Satellite internet is no longer 'last mile' only

Low‑Earth orbit (LEO) satellite constellations are changing where and how workloads connect to cloud providers. Organizations will move sensitive telemetry, backups, and real‑time services across satellite links that historically were relegated to remote offices. That shift changes latency expectations, trust boundaries, and the attack surface that security teams must monitor.

Blue Origin as a new transport provider — what to expect

Blue Origin’s stated plans to offer satellite internet services position it as another global transport provider. That means enterprises will need to evaluate its operational security, patch cadence, and supply‑chain posture in the same way they evaluate traditional ISPs and cloud regions. For procurement teams, consider requirements for firmware integrity checks and contractual SLAs that include incident transparency.

Why cloud and space intersections are a strategic priority

Space‑based transport changes the model for edge compute, disaster recovery, and remote access. Security teams must incorporate satellite connectivity into cloud network diagrams, threat models, and tabletop exercises. This isn't only networking — it's identity, telemetry, data governance, and vendor risk combined.

2. How Satellite Internet Expands the Attack Surface

Physical and radio frequency layer threats

Satellites introduce RF‑level risks: jamming, spoofing, and signal interception. Attackers with targeted RF capabilities can degrade availability or attempt man‑in‑the‑middle attacks against poorly authenticated links. Security teams rarely have visibility at this layer, so controls must shift left to include hardware and firmware assurances on user terminals and gateways.

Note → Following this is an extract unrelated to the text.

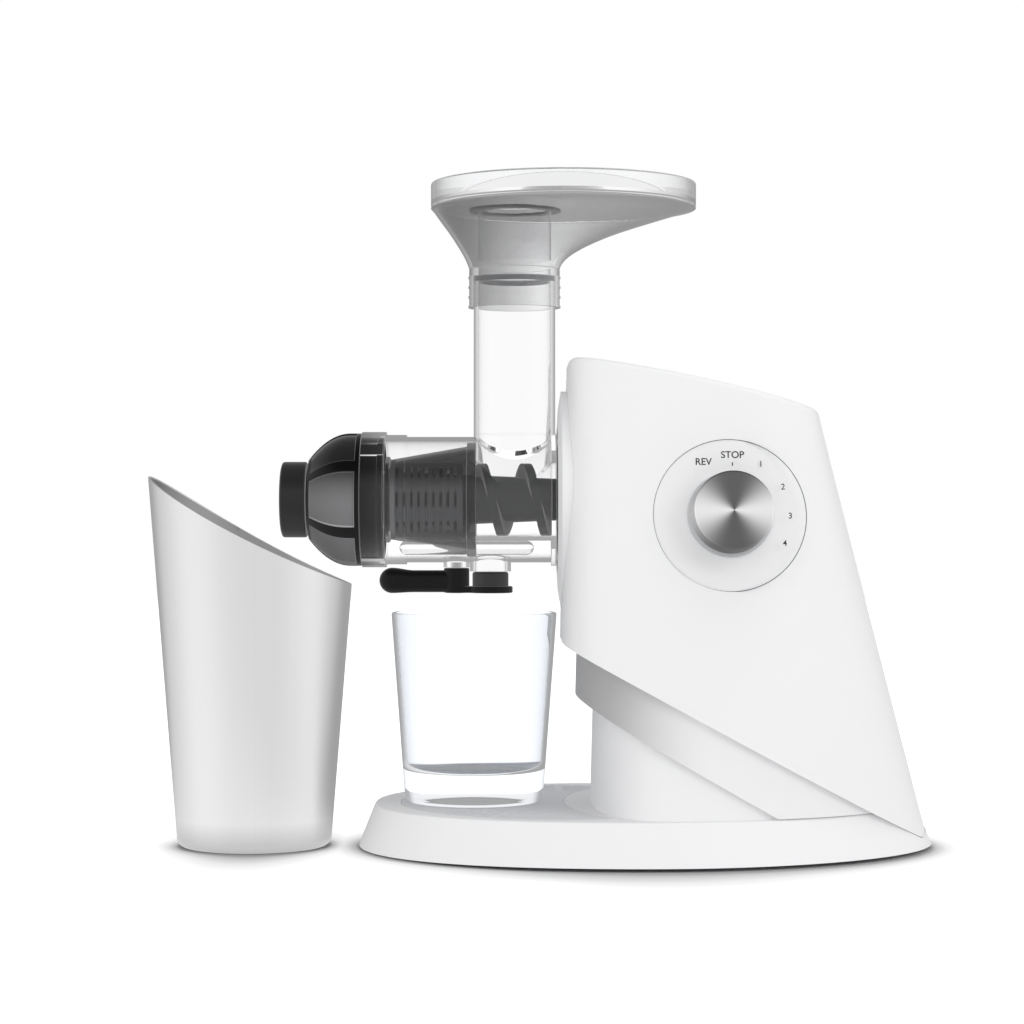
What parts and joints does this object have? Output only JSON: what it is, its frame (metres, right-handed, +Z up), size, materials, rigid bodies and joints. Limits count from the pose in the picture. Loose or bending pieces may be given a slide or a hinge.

Network and routing risks (BGP, gateways, and peering)

Satellite networks still require ground gateways and internet peering. Misconfigurations or compromised transit points can enable BGP hijacking or covert traffic interception. Treat satellite operator routing as you would any third‑party transit: monitor route announcements, validate paths with RPKI where available, and instrument eBPF or cloud‑side routing logs to detect anomalies.

Edge devices and endpoint proliferation

LEO services will connect more remote devices directly to cloud services. Those consumer or industrial CPEs (customer premises equipment) often run embedded OSes with long patch windows. That increases supply‑chain and endpoint risk, and requires tighter firmware management and attestation for devices allowed to access cloud resources.

3. Cloud Vulnerabilities that Satellite Services Can Exacerbate

Identity and access management drift

New connection paths create new contexts where identities can be abused. Without rigorous Conditional Access and continuous posture checks, remote satellite sessions could bypass corporate network controls. Implement risk‑based access decisions that evaluate device posture, geolocation plausibility, and session telemetry before allowing privileged actions.

Data‑in‑transit and encryption assumptions

End‑to‑end encryption remains the baseline, but satellite links introduce more endpoints where TLS termination might occur (for caching, CDN or gateway performance). Enforce TLS 1.3, mutual TLS for service‑to‑service comms, and monitor certificate usage; where operator‑side TLS termination is unavoidable, require cryptographic proof of handling and robust contract terms.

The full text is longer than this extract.